**WHAT NEEDS TO BE DONE**
Take the listing and print it in full, exactly as given.

##### PROVIDED MATERIAL #####

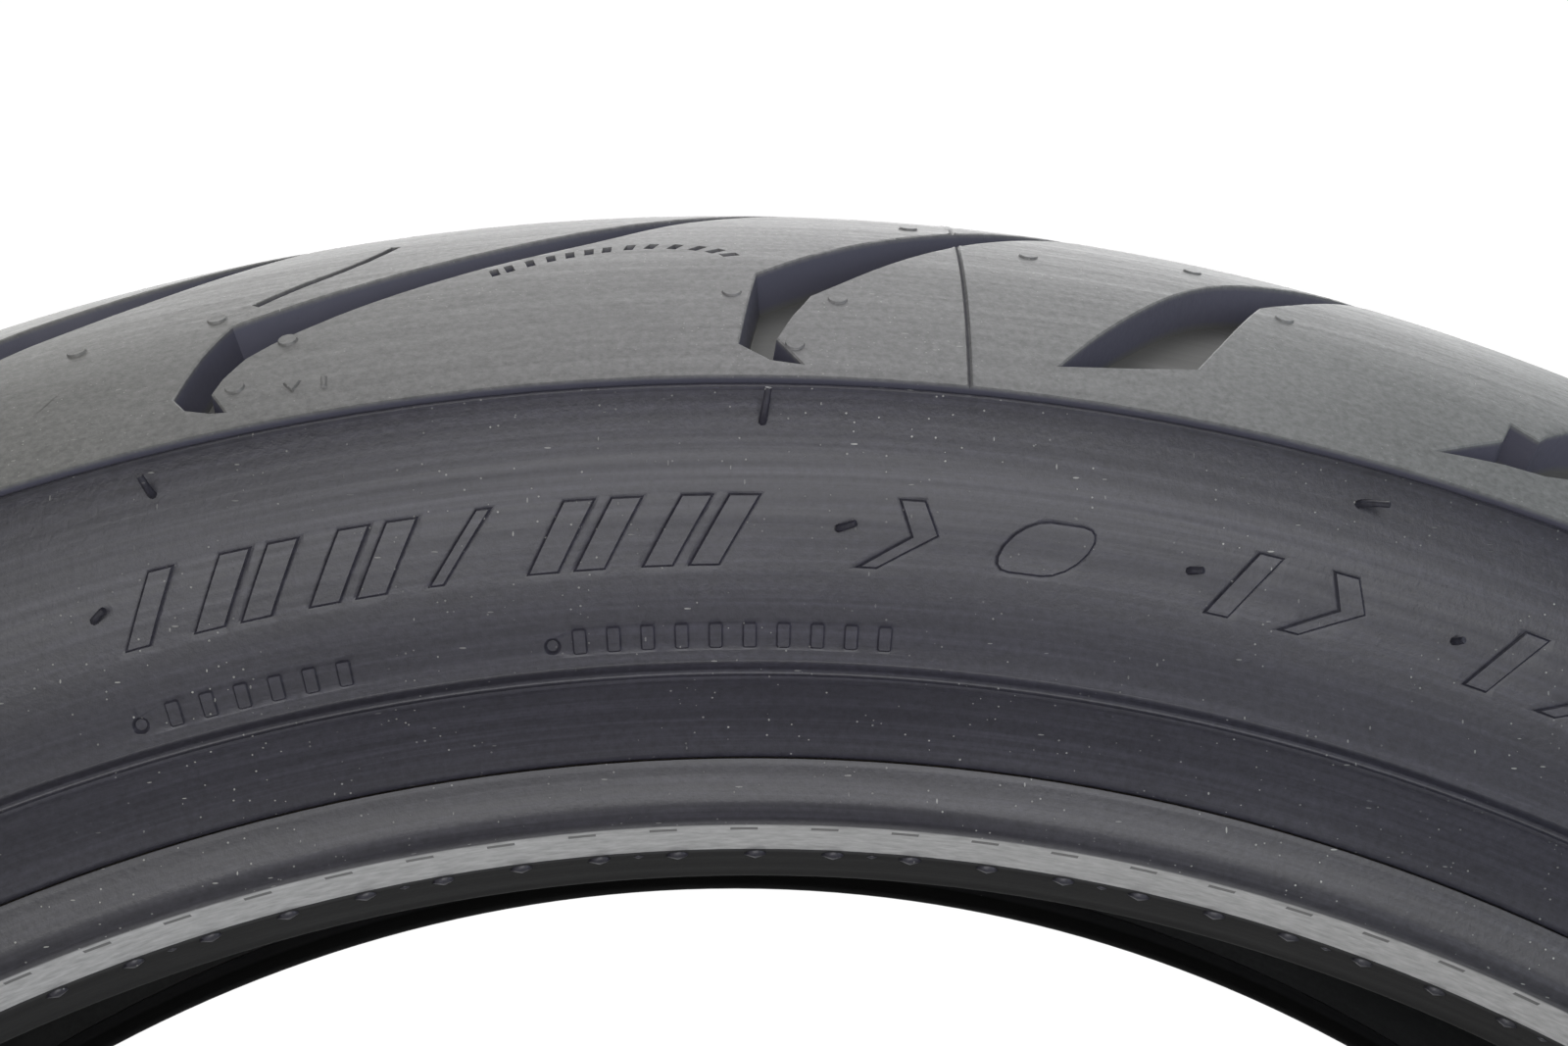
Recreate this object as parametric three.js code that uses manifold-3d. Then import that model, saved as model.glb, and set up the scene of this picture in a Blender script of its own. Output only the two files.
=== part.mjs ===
// A tubeless radial motorcycle tyre, 160/60-17, off its wheel.
// Millimetres. The spin axis is Y, the middle of the tread is the plane y = 0, and +Z is up.
// Every layer of the tyre is a ring of its own: tread, belt, plies, liner, beads and sidewalls.

import * as THREE from "three";
import { mergeVertices } from "three/addons/utils/BufferGeometryUtils.js";
import Module from "manifold-3d";

// ---------------------------------------------------------------- driving dimensions
const RIM_DIAMETER = 431.8; // 17 inches
const SECTION_WIDTH = 161;
const OUTER_RADIUS = RIM_DIAMETER / 2 + 0.6 * 160; // rim radius plus 60% of the nominal width
const CROWN_ARC = 101.5; // radius of the tread's arc across the tyre
const TREAD_EDGE_ANGLE = THREE.MathUtils.radToDeg(Math.asin(SECTION_WIDTH / 2 / CROWN_ARC)); // from the crown
const CENTRE_STRIP_ANGLE = 17.5; // half width of the harder middle strip of tread
const SEGMENTS = 24; // flats round each ring

const GAP = 0.3; // between neighbouring layers
const LINER = 1.0;
const PLY = 0.9;
const BELT = 1.0;
const BASE = 0.8; // base rubber between the belt and the tread
const TREAD = 7.0;

const UNITS = 8; // the tread pattern repeats this many times round the tyre
const GROOVE_DEPTH = 5.0;
const GROOVE_RADIUS = 291.8; // where one millimetre of a groove's outline is true round the tyre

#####

**REPLY TO THE TASK**
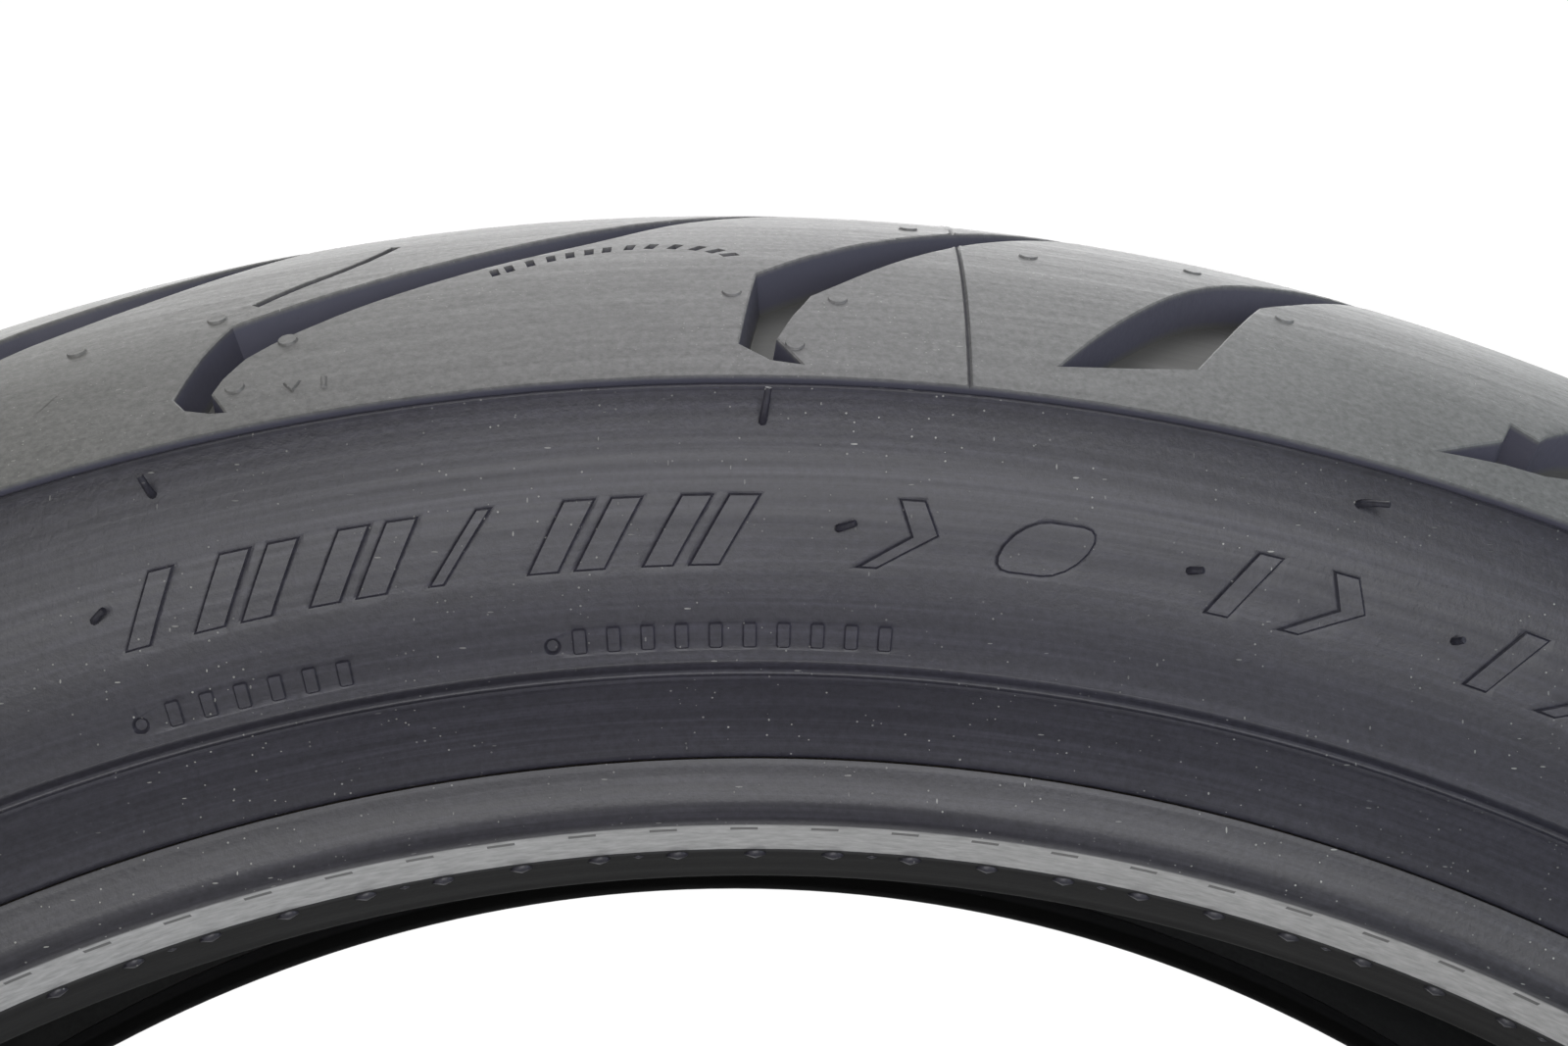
Recreate this object as parametric three.js code that uses manifold-3d. Then import that model, saved as model.glb, and set up the scene of this picture in a Blender script of its own. Output only the two files.
=== part.mjs ===
// A tubeless radial motorcycle tyre, 160/60-17, off its wheel.
// Millimetres. The spin axis is Y, the middle of the tread is the plane y = 0, and +Z is up.
// Every layer of the tyre is a ring of its own: tread, belt, plies, liner, beads and sidewalls.

import * as THREE from "three";
import { mergeVertices } from "three/addons/utils/BufferGeometryUtils.js";
import Module from "manifold-3d";

// ---------------------------------------------------------------- driving dimensions
const RIM_DIAMETER = 431.8; // 17 inches
const SECTION_WIDTH = 161;
const OUTER_RADIUS = RIM_DIAMETER / 2 + 0.6 * 160; // rim radius plus 60% of the nominal width
const CROWN_ARC = 101.5; // radius of the tread's arc across the tyre
const TREAD_EDGE_ANGLE = THREE.MathUtils.radToDeg(Math.asin(SECTION_WIDTH / 2 / CROWN_ARC)); // from the crown
const CENTRE_STRIP_ANGLE = 17.5; // half width of the harder middle strip of tread
const SEGMENTS = 24; // flats round each ring

const GAP = 0.3; // between neighbouring layers
const LINER = 1.0;
const PLY = 0.9;
const BELT = 1.0;
const BASE = 0.8; // base rubber between the belt and the tread
const TREAD = 7.0;

const UNITS = 8; // the tread pattern repeats this many times round the tyre
const GROOVE_DEPTH = 5.0;
const GROOVE_RADIUS = 291.8; // where one millimetre of a groove's outline is true round the tyre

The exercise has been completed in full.